§ Problem details
Return only the lines between the line holding "# ---- check" and the line holding "before = set(bpy.data.objects)", the two boundary lines included, exactly as they appear.
### Information supplied
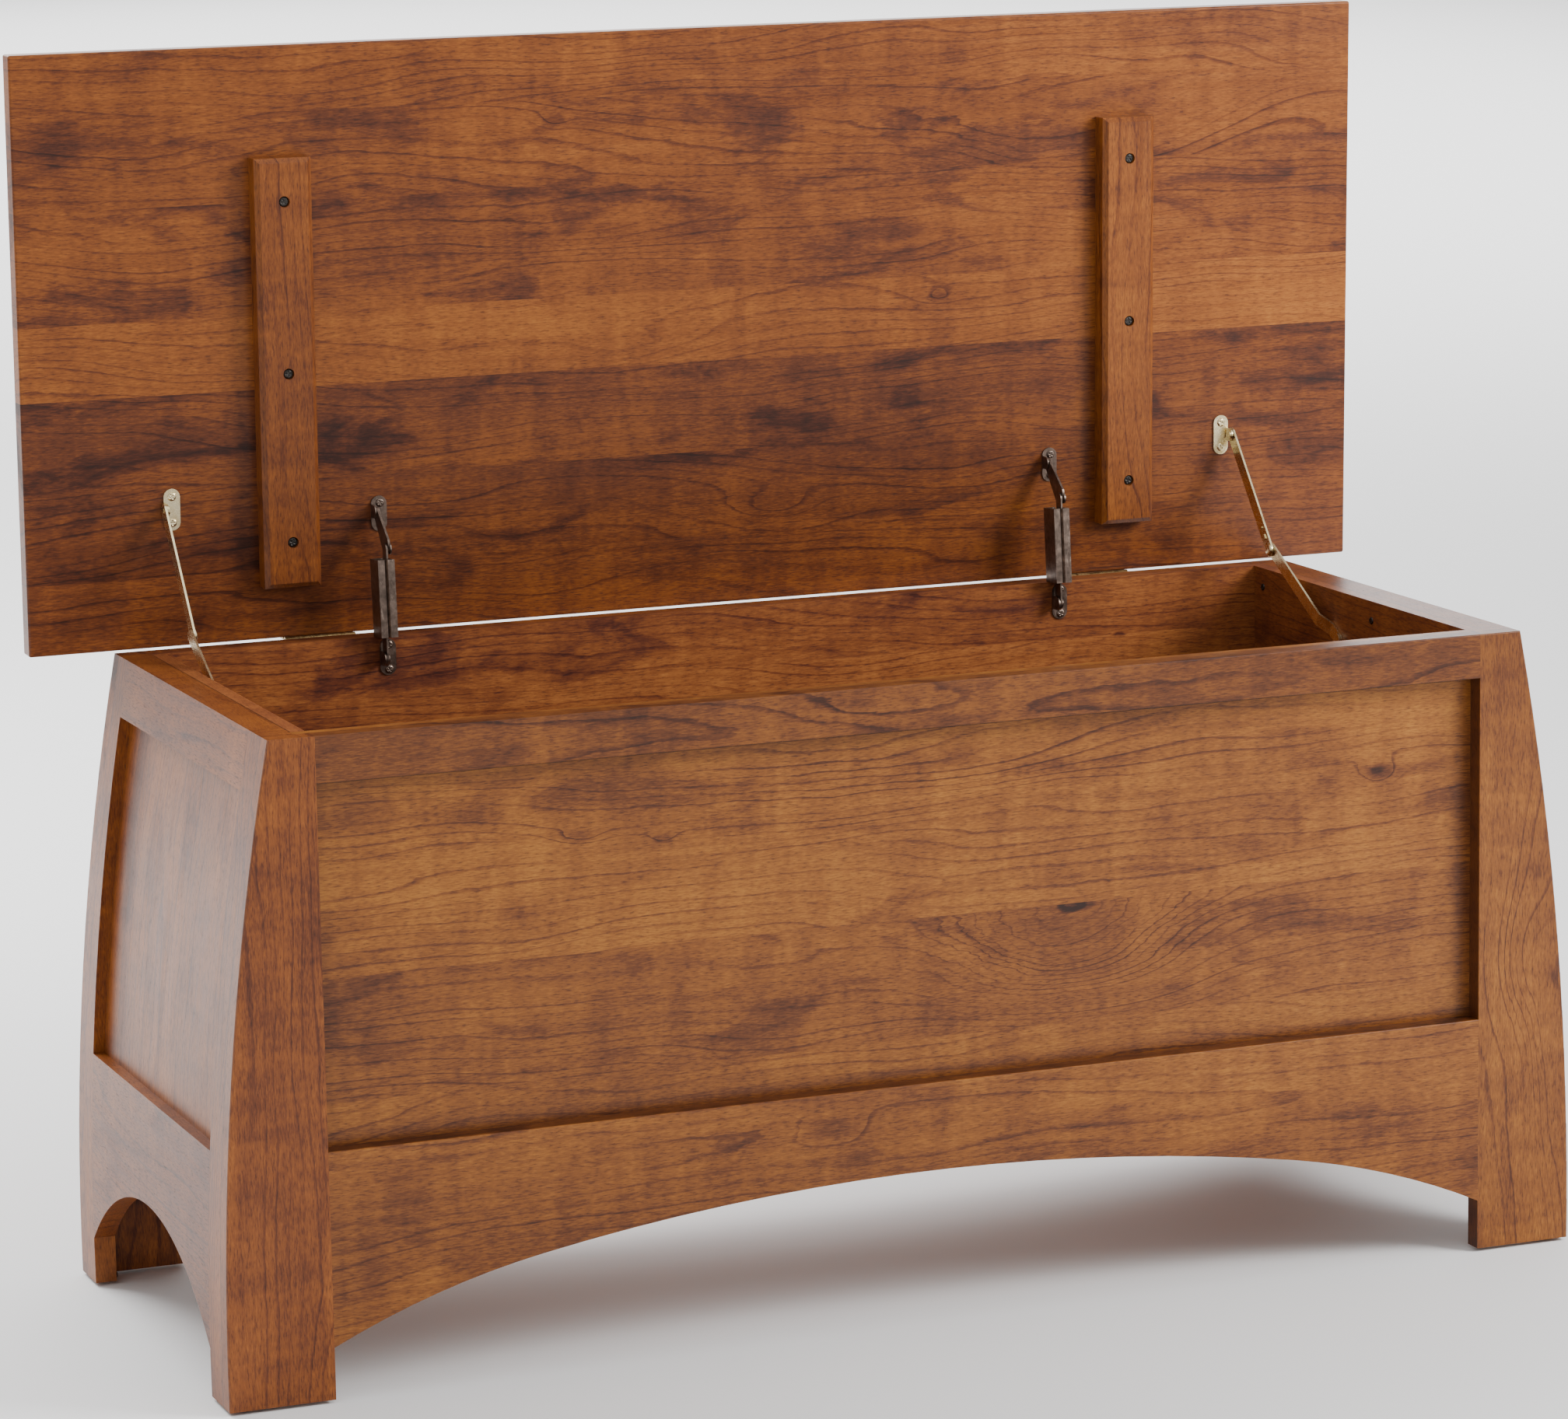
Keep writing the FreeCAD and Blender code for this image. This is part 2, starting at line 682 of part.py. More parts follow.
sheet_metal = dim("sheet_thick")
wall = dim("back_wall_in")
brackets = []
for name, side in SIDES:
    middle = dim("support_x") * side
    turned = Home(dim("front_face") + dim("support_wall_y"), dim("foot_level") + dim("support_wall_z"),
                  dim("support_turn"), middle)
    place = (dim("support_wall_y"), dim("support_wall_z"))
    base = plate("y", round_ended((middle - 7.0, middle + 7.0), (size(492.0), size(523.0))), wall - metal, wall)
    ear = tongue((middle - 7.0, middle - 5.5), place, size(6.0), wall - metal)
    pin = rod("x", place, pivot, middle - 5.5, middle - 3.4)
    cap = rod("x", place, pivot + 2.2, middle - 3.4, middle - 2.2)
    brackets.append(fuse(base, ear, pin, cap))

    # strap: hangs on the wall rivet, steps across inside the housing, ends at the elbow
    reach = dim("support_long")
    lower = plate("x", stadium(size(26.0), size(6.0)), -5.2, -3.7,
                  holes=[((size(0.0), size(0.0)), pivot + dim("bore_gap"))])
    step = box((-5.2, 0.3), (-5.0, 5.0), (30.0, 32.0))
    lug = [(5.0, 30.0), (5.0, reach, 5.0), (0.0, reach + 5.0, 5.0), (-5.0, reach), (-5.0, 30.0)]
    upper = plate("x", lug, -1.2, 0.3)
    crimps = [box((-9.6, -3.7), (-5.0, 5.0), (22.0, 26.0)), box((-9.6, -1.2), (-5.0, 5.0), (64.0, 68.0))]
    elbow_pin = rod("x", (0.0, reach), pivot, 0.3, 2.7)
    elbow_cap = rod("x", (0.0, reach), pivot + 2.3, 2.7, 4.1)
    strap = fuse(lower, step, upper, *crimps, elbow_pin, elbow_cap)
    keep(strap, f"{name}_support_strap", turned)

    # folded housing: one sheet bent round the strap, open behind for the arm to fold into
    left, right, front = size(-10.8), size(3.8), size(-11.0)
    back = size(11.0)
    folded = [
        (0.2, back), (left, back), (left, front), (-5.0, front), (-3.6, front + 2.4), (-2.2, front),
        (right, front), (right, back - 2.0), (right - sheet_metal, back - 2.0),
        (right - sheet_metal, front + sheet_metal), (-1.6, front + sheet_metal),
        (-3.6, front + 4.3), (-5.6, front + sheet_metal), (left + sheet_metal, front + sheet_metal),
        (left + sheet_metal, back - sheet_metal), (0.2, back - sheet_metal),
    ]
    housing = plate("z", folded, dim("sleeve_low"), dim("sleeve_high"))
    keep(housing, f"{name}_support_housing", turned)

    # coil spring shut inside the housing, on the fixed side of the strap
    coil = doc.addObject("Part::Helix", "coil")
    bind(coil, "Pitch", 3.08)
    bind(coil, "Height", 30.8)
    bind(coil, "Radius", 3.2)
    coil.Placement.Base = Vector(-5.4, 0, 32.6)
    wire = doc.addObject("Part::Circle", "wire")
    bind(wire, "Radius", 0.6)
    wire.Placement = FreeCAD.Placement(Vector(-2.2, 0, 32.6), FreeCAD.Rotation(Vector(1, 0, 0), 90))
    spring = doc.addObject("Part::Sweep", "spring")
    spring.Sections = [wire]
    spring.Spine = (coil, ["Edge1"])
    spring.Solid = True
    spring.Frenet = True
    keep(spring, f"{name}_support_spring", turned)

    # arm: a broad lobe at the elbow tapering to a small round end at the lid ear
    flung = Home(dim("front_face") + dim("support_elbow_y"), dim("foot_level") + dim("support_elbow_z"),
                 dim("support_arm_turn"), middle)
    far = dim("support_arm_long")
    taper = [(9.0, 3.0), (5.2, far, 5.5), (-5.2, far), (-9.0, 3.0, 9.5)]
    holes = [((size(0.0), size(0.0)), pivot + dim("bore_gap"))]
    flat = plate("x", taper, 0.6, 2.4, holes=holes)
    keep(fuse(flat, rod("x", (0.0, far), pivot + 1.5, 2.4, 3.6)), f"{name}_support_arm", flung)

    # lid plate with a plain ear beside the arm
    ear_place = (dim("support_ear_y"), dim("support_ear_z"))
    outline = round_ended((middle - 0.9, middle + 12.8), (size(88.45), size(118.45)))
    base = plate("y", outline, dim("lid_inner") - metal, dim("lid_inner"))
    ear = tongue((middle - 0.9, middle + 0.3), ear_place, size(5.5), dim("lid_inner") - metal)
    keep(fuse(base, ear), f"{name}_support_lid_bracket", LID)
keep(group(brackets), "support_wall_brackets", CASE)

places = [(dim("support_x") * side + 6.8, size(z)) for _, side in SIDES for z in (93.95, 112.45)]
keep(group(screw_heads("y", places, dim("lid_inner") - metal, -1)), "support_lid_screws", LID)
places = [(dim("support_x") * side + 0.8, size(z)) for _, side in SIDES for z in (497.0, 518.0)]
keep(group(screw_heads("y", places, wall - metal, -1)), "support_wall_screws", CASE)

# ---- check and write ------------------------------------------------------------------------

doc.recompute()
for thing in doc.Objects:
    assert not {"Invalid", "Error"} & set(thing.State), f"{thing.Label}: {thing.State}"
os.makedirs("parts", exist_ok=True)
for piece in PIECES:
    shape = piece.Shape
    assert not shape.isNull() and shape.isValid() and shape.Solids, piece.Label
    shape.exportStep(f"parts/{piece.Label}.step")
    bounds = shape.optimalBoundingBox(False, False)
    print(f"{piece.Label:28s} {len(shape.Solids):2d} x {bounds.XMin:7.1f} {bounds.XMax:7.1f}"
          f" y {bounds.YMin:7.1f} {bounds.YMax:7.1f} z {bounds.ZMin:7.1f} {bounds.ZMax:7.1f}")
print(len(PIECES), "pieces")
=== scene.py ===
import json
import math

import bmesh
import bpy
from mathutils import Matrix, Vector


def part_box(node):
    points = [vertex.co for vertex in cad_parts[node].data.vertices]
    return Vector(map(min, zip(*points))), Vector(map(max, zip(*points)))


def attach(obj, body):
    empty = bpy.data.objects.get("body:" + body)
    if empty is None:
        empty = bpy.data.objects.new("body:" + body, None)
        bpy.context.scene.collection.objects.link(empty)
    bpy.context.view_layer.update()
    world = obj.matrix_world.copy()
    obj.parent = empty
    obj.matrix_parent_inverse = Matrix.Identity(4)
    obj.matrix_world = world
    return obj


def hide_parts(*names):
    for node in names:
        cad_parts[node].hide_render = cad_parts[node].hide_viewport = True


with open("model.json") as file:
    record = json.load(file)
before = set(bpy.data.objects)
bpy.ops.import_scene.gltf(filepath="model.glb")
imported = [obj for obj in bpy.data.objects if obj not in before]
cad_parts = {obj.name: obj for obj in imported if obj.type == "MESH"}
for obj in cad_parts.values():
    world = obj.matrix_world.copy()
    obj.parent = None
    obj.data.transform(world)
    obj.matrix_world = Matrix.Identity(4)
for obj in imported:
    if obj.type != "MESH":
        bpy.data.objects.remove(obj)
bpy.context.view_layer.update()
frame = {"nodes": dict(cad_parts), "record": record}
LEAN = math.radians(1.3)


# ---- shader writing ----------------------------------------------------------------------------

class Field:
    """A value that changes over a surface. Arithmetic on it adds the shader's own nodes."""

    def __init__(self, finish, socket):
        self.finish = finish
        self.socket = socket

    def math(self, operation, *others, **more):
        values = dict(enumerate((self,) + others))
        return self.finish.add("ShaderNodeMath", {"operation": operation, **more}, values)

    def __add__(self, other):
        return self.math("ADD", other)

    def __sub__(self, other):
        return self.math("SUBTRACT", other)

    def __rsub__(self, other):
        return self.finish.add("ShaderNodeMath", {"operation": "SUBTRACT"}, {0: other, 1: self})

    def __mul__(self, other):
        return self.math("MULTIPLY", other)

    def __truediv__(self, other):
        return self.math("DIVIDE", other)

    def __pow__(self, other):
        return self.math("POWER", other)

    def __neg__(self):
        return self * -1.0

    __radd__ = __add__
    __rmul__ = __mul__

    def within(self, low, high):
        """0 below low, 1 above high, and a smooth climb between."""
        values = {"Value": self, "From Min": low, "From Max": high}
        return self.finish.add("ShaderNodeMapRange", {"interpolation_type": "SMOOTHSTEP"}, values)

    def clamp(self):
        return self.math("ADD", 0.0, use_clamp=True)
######
§ Solution
# ---- check and write ------------------------------------------------------------------------

doc.recompute()
for thing in doc.Objects:
    assert not {"Invalid", "Error"} & set(thing.State), f"{thing.Label}: {thing.State}"
os.makedirs("parts", exist_ok=True)
for piece in PIECES:
    shape = piece.Shape
    assert not shape.isNull() and shape.isValid() and shape.Solids, piece.Label
    shape.exportStep(f"parts/{piece.Label}.step")
    bounds = shape.optimalBoundingBox(False, False)
    print(f"{piece.Label:28s} {len(shape.Solids):2d} x {bounds.XMin:7.1f} {bounds.XMax:7.1f}"
          f" y {bounds.YMin:7.1f} {bounds.YMax:7.1f} z {bounds.ZMin:7.1f} {bounds.ZMax:7.1f}")
print(len(PIECES), "pieces")
=== scene.py ===
import json
import math

import bmesh
import bpy
from mathutils import Matrix, Vector


def part_box(node):
    points = [vertex.co for vertex in cad_parts[node].data.vertices]
    return Vector(map(min, zip(*points))), Vector(map(max, zip(*points)))


def attach(obj, body):
    empty = bpy.data.objects.get("body:" + body)
    if empty is None:
        empty = bpy.data.objects.new("body:" + body, None)
        bpy.context.scene.collection.objects.link(empty)
    bpy.context.view_layer.update()
    world = obj.matrix_world.copy()
    obj.parent = empty
    obj.matrix_parent_inverse = Matrix.Identity(4)
    obj.matrix_world = world
    return obj


def hide_parts(*names):
    for node in names:
        cad_parts[node].hide_render = cad_parts[node].hide_viewport = True


with open("model.json") as file:
    record = json.load(file)
before = set(bpy.data.objects)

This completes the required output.